Reformar o capitalismo deixou de ser a solução. Karl Marx escrevia que, se não se avança para o socialismo, chega-se à barbárie, algo que já estamos vivenciando nos dias atuais e que urge ser revertido através do único caminho viável – a organização popular.
NOTAS
1 Luiz Carlos Prestes, “Um poder acima dos outros”, Tribuna da Imprensa, Rio de Janeiro, 28/9/ 1988.
2 Conf. “Sem ‘autocrítica’, Gleise é nova presidente do PT”, O Globo, RJ, 4/6/2017, p. 5.
3 Anita Leocadia Prestes, Luiz Carlos Prestes: um comunista brasileiro (São Paulo, Boitempo, 2015).
4 Conf. Ribamar Fonseca, “FHC já admite união com Lula para salvar o país”, 16/6/2017; Leopoldo Vieira, “FHC e Lula agora tem uma agenda, ponham-na a rodar”, 16/6/2017.
5 Anita Leocadia Prestes, Luiz Carlos Prestes: um comunista brasileiro, cit.

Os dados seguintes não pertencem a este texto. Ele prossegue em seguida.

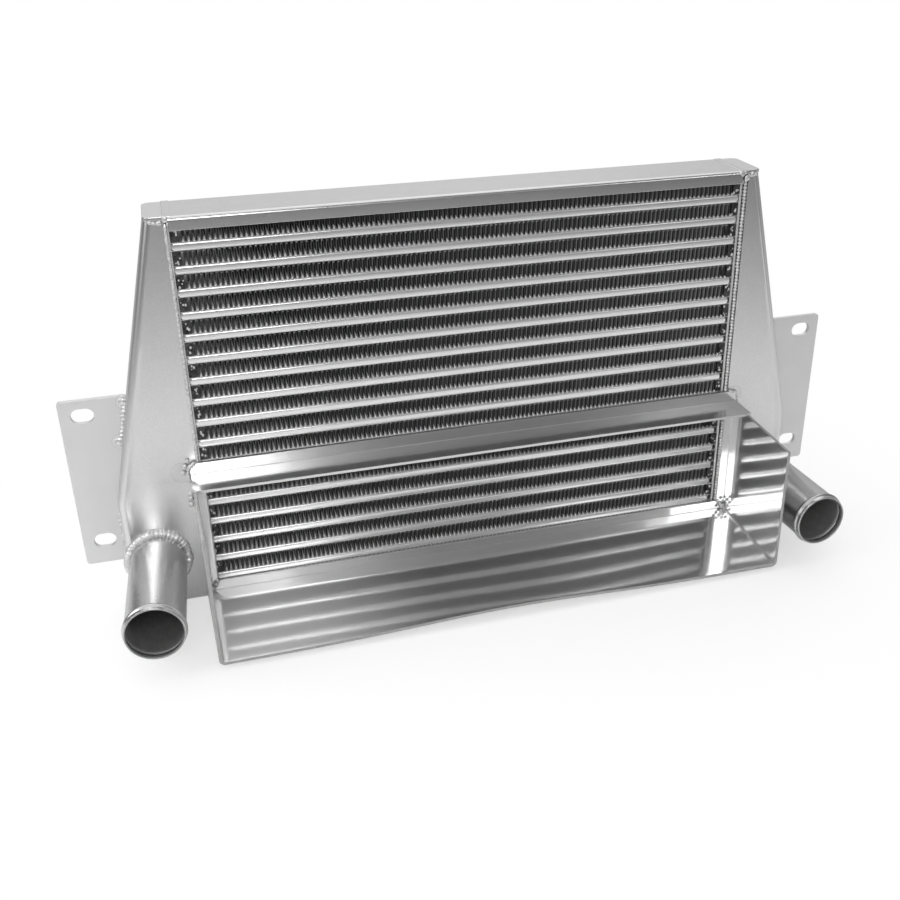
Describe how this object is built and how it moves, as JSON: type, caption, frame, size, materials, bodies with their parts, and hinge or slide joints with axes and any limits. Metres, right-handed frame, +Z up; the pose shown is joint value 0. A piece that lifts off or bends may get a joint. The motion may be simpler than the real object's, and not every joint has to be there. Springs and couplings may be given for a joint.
{
  "type": "intercooler",
  "caption": "Air-to-air intercooler: bar-and-plate core, tapered end tanks, beaded hose pipes, slotted mounting plates and a folded sheet air duct in front.",
  "frame": {"origin": "middle of the flat underside of the core", "axes": "+X to the viewer's right along the core, +Y to the rear, away from the duct, +Z up"},
  "size_m": [0.6474, 0.152, 0.32],
  "materials": {
    "core_plate": "mill finish",
    "channel_sheet": "brushed",
    "parting_sheet": "brazed",
    "tube_bar": "brazed, wiped bright",
    "header_bar": "brazed",
    "charge_fin": "brazed",
    "air_fin": "brazed, in shade",
    "tank_sheet": "satin, brushed",
    "pipe_tube": "drawn, brushed",
    "mount_sheet": "matte",
    "duct_sheet": "polished"
  },
  "bodies": {
    "root": {"core_bottom_plate": "core_plate", "core_top_plate": "core_plate", "top_channel": "channel_sheet", "parting_sheets": "parting_sheet", "front_tube_bars": "tube_bar", "rear_tube_bars": "tube_bar", "left_header_bars": "header_bar", "right_header_bars": "header_bar", "charge_turbulators": "charge_fin", "fin_row_01": "air_fin", "fin_row_02": "air_fin", "fin_row_03": "air_fin", "fin_row_04": "air_fin", "fin_row_05": "air_fin", "fin_row_06": "air_fin", "fin_row_07": "air_fin", "fin_row_08": "air_fin", "fin_row_09": "air_fin", "fin_row_10": "air_fin", "fin_row_11": "air_fin", "fin_row_12": "air_fin", "fin_row_13": "air_fin", "fin_row_14": "air_fin", "fin_row_15": "air_fin", "fin_row_16": "air_fin", "fin_row_17": "air_fin", "fin_row_18": "air_fin", "left_tank_shell": "tank_sheet", "right_tank_shell": "tank_sheet", "left_tank_top_cap": "tank_sheet", "right_tank_top_cap": "tank_sheet", "left_tank_bottom_cap": "tank_sheet", "right_tank_bottom_cap": "tank_sheet", "left_hose_pipe": "pipe_tube", "right_hose_pipe": "pipe_tube", "left_mount_plate": "mount_sheet", "right_mount_plate": "mount_sheet", "duct_tray": "duct_sheet", "duct_top_strip": "duct_sheet"}
  },
  "joints": []
}
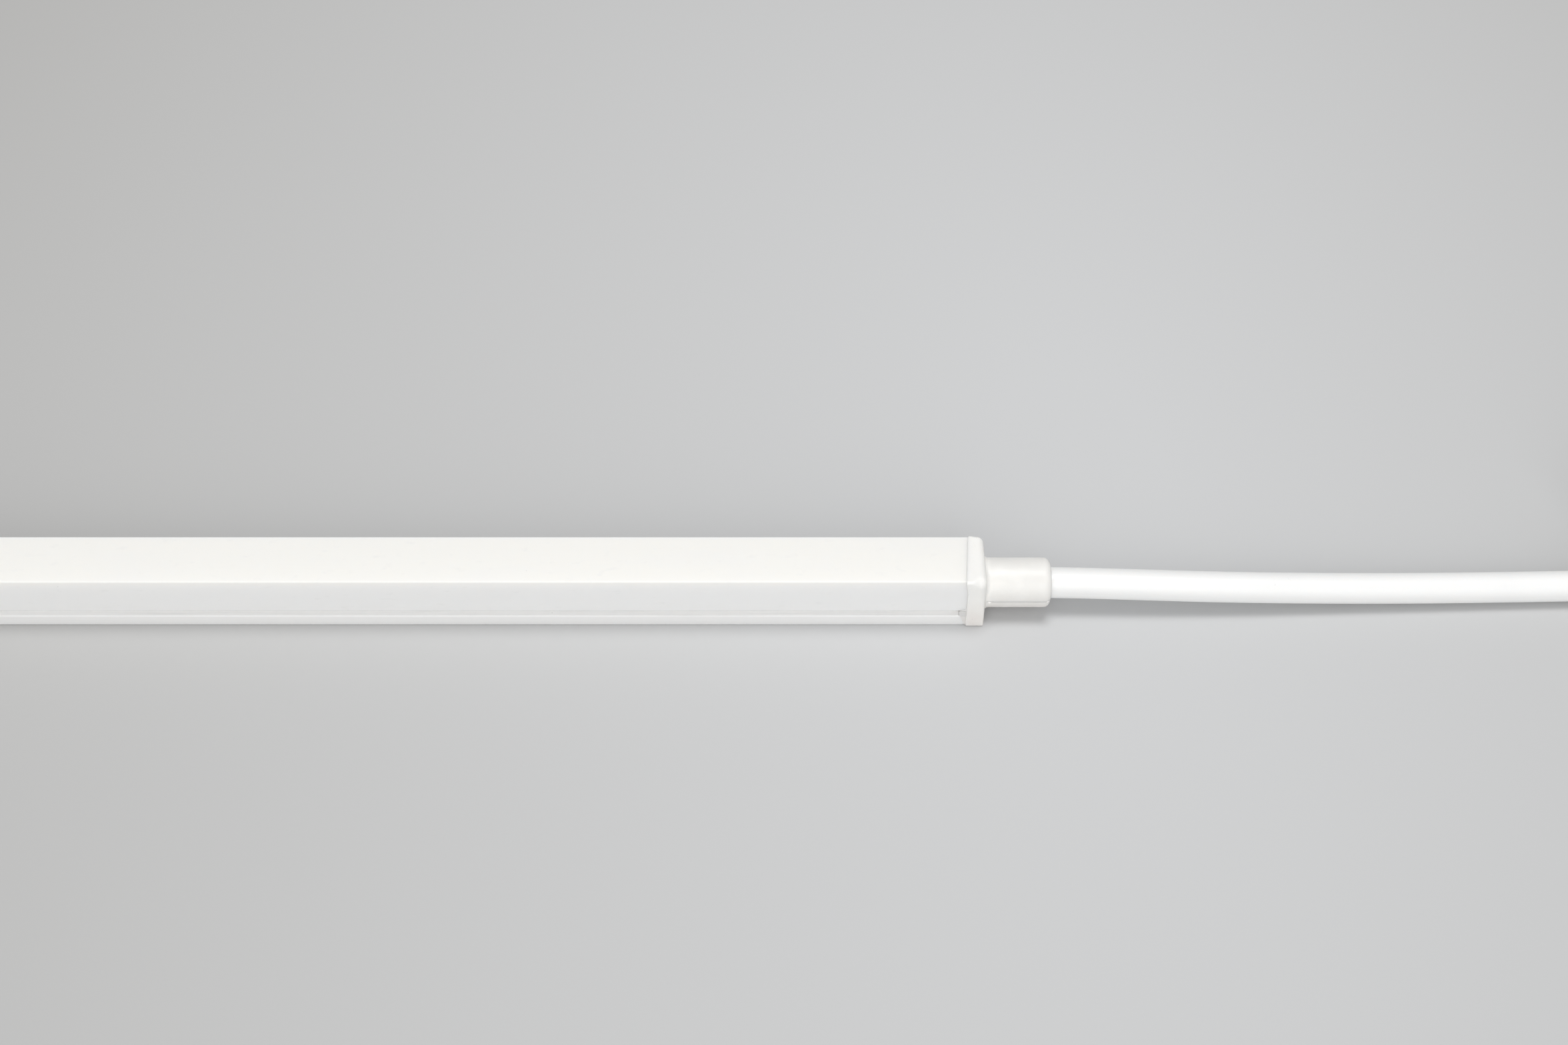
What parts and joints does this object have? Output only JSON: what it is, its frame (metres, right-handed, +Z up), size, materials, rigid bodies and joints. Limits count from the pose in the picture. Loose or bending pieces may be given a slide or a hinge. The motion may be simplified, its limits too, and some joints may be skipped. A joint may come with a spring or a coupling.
{
  "type": "led light tube",
  "caption": "Straight square-section silicone light tube with side clip grooves, a moulded lead end with a round boot, a blank end and a lead with a screw-collar connector.",
  "frame": {"origin": "bottom centre of the tube with its two caps and its boot, on the surface it rests on, without the lead", "axes": "+X along the tube towards the lead, +Y across it, +Z up out of the light-giving face"},
  "size_m": [0.5885, 0.0434, 0.017],
  "materials": {
    "milky_silicone": "satin, slightly translucent milky silicone",
    "white_silicone": "satin opaque white silicone",
    "cap_silicone": "satin translucent moulded silicone",
    "sealant": "glossy cured silicone adhesive",
    "lead_jacket": "smooth satin white silicone jacket",
    "board_white": "white solder mask",
    "tape": "pale acrylic tape",
    "led_plastic": "moulded white light package",
    "phosphor": "yellow phosphor gel",
    "resistor": "black chip resistor",
    "copper": "tinned copper",
    "solder": "bright solder",
    "red_insulation": "red core insulation",
    "black_insulation": "black core insulation",
    "tie_nylon": "natural white nylon",
    "connector_plastic": "satin white moulded plastic",
    "insert_plastic": "black insulator",
    "pin_brass": "gold-flashed brass",
    "seal_rubber": "orange silicone ring"
  },
  "bodies": {
    "tube": {"diffuser_shell": "milky_silicone", "inner_channel": "white_silicone", "base_flange": "white_silicone", "led_board": "board_white", "board_tape": "tape", "led_packages": "led_plastic", "led_phosphors": "phosphor", "resistors": "resistor", "solder_pads": "copper", "solder_joints": "solder", "feed_cap": "cap_silicone", "feed_sealant": "sealant", "blank_cap": "cap_silicone", "blank_sealant": "sealant", "core_positive": "red_insulation", "core_negative": "black_insulation", "core_strands": "copper", "lead_inlet": "lead_jacket", "lead_run": "lead_jacket", "lead_hank": "lead_jacket", "lead_tail": "lead_jacket", "cable_tie": "tie_nylon", "connector_body": "connector_plastic", "connector_relief": "connector_plastic", "connector_insert": "insert_plastic", "contact_pins": "pin_brass", "connector_seal": "seal_rubber"},
    "coupling_nut": {"coupling_nut": "connector_plastic"}
  },
  "joints": [
    {"name": "nut_turn", "type": "hinge", "parent": "tube", "child": "coupling_nut", "pos_m": [0.283, 0.0136, 0.0085], "axis": [-1, 0, 0], "continuous": true}
  ]
}
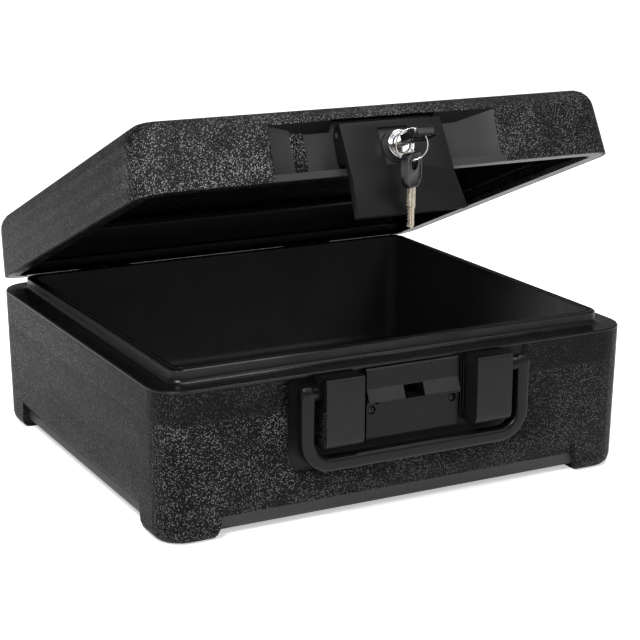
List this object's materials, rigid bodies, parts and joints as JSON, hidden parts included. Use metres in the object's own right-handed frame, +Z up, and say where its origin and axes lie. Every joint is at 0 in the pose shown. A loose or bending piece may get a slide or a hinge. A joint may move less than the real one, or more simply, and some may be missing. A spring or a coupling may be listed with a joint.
{
  "type": "portable fire-resistant security chest",
  "caption": "Portable fire-resistant security chest with hinged lid, latch flap with key cam lock, keys on a ring and a carrying bail.",
  "frame": {"origin": "centre of the bounding box, on the ground under the four feet", "axes": "+X to the chest's right seen from its front, +Y from the front to the hinges, +Z up"},
  "size_m": [0.388, 0.3692, 0.2855],
  "materials": {
    "textured_resin": "black resin, fine pebble texture",
    "smooth_resin": "black resin, smooth satin",
    "mineral_fill": "cast mineral fill, matt",
    "seal_rubber": "black intumescent rubber strip, matt",
    "lock_chrome": "polished chrome plate",
    "key_nickel": "nickel-plated, lightly worn",
    "key_plastic": "black moulded plastic, satin",
    "plated_steel": "zinc-plated steel"
  },
  "bodies": {
    "base": {"base_shell": "textured_resin", "base_fill": "mineral_fill", "base_liner": "smooth_resin", "rim_seal": "seal_rubber", "keeper_plate": "smooth_resin", "left_keeper_screw": "plated_steel", "right_keeper_screw": "plated_steel", "left_handle_pin": "plated_steel", "right_handle_pin": "plated_steel", "base_hinge_screw_1": "plated_steel", "base_hinge_screw_2": "plated_steel", "base_hinge_screw_3": "plated_steel", "base_hinge_screw_4": "plated_steel", "left_hinge_base_leaf": "plated_steel", "right_hinge_base_leaf": "plated_steel", "left_hinge_pin": "plated_steel", "right_hinge_pin": "plated_steel"},
    "handle": {"handle_bail": "smooth_resin"},
    "lid": {"lid_shell": "textured_resin", "lid_fill": "mineral_fill", "lid_liner": "smooth_resin", "lid_hinge_screw_1": "plated_steel", "lid_hinge_screw_2": "plated_steel", "lid_hinge_screw_3": "plated_steel", "lid_hinge_screw_4": "plated_steel", "left_hinge_lid_leaf": "plated_steel", "right_hinge_lid_leaf": "plated_steel", "flap_hinge_pin": "plated_steel"},
    "flap": {"latch_flap": "smooth_resin", "lock_housing": "lock_chrome", "lock_nut": "plated_steel"},
    "plug": {"lock_plug": "lock_chrome", "lock_cam": "plated_steel", "cam_screw": "plated_steel"},
    "key": {"key_head": "key_plastic", "key_blade": "key_nickel"},
    "ring": {"key_ring": "key_nickel"},
    "spare_key": {"spare_key_head": "key_plastic", "spare_key_blade": "key_nickel"}
  },
  "joints": [
    {"name": "lid_hinge", "type": "hinge", "parent": "base", "child": "lid", "pos_m": [0, 0.1794, 0.112], "axis": [-1, 0, 0], "range_deg": [-22, 73]},
    {"name": "flap_hinge", "type": "hinge", "parent": "lid", "child": "flap", "pos_m": [0, -0.12971, 0.26924], "axis": [-1, 0, 0], "range_deg": [-3.5, 75]},
    {"name": "handle_swing", "type": "hinge", "parent": "base", "child": "handle", "pos_m": [0, -0.1768, 0.0995], "axis": [-1, 0, 0], "range_deg": [-6, 105]},
    {"name": "plug_turn", "type": "hinge", "parent": "flap", "child": "plug", "pos_m": [0, -0.1508, 0.26374], "axis": [0, 0.9272, -0.3746], "range_deg": [0, 90]},
    {"name": "key_slide", "type": "slide", "parent": "plug", "child": "key", "axis": [0, -0.9272, 0.3746], "range_m": [0, 0.03]},
    {"name": "ring_swing", "type": "hinge", "parent": "key", "child": "ring", "pos_m": [-0.0066, -0.17527, 0.2774], "axis": [-0.8988, 0.4384, 0], "range_deg": [-2, 20]},
    {"name": "spare_key_swing", "type": "hinge", "parent": "ring", "child": "spare_key", "pos_m": [-0.0066, -0.17527, 0.25645], "axis": [-0.8988, 0.4384, 0], "range_deg": [-2, 30]}
  ]
}
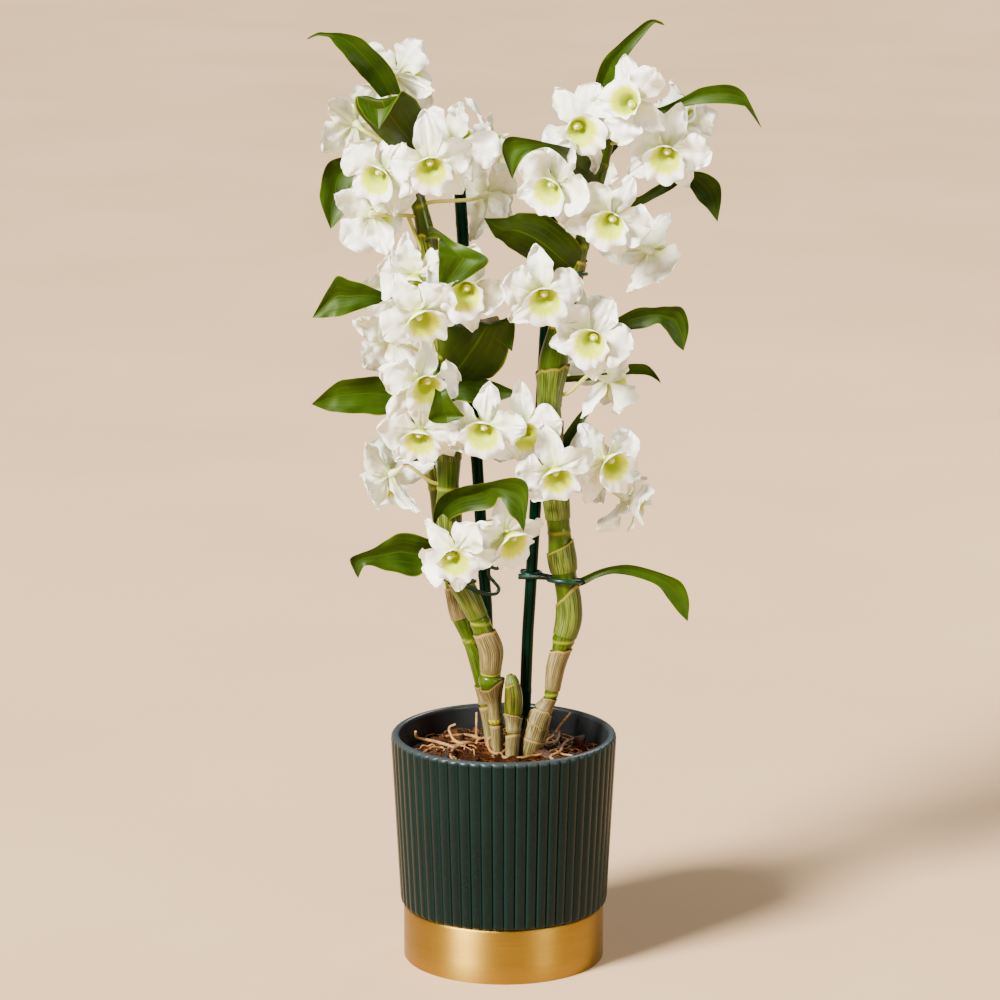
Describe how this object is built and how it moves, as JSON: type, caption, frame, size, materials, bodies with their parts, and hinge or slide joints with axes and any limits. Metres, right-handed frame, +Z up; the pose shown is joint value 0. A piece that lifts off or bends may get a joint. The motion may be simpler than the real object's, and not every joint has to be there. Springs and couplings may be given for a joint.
{
  "type": "potted dendrobium orchid",
  "caption": "White flowering orchid on canes tied to thin stakes, rooted in bark inside a ribbed dark glazed cover pot with a gold foot band.",
  "frame": {"origin": "centre of the pot's flat underside", "axes": "+Z up along the pot's axis, -Y towards the front that most blooms face, +X to the right seen from the front"},
  "size_m": [0.272, 0.14, 0.5851],
  "materials": {
    "glaze": "gloss glaze, dark green-grey",
    "gold": "satin, brushed round the pot",
    "plastic": "clear, thin",
    "bark": "damp bark chips",
    "root": "dull, papery",
    "cane": "satin leaf green with papery tan sheaths",
    "shoot": "satin pale green with papery tan sheaths",
    "stake": "gloss dark green",
    "clip": "satin dark green",
    "petal": "soft velvety white with a yellow-green throat"
  },
  "bodies": {
    "root": {"pot_body": "glaze", "base_band": "gold", "nursery_pot": "plastic", "bark_mix": "bark", "root_mass": "root", "cane_left": "cane", "cane_left_back": "cane", "cane_right": "cane", "cane_short": "shoot", "stake_left": "stake", "stake_right": "stake", "clip_left": "clip", "clip_right": "clip", "clip_upper": "clip", "spray_left_tip": "petal", "spray_left_crown": "petal", "spray_left_high": "petal", "spray_left_shoulder": "petal", "spray_left_inner": "petal", "spray_left_heart": "petal", "spray_left_waist": "petal", "spray_left_low": "petal", "spray_left_hip": "petal", "spray_left_foot": "petal", "spray_right_crown": "petal", "spray_right_high": "petal", "spray_right_inner": "petal", "spray_right_shoulder": "petal", "spray_right_heart": "petal", "spray_right_waist": "petal", "spray_right_low": "petal", "spray_right_hip": "petal", "spray_back_left_crown": "petal", "spray_back_left_heart": "petal", "spray_back_left_hip": "petal", "spray_back_right_crown": "petal", "spray_back_right_waist": "petal", "spray_back_right_low": "petal"}
  },
  "joints": []
}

(*)Anita Leocadia Prestes, nascida em 27 de novembro de 1936 no Campo de Concentração de Barnimstrasse na Alemanha Nazista, Anita Leocádia Benário Prestes é uma historiadora brasileira, filha dos militantes comunistas Olga Benário Prestes e Luís Carlos Prestes. É doutora em História Social pela Universidade Federal Fluminense, professora do Programa de Pós-graduação em História Comparada de UFRJ e presidente do Instituto Luiz Carlos Prestes. Autora da ambiciosa biografia política Luiz Carlos Prestes: um comunista brasileiro (Boitempo, 2015). Assina o artigo “Luiz Carlos Prestes e a luta pela democratização da vida nacional após a anistia de 1979” publicado no livro Ditadura: o que resta da transição? (Boitempo, 2014), organizado por Milton Pinheiro.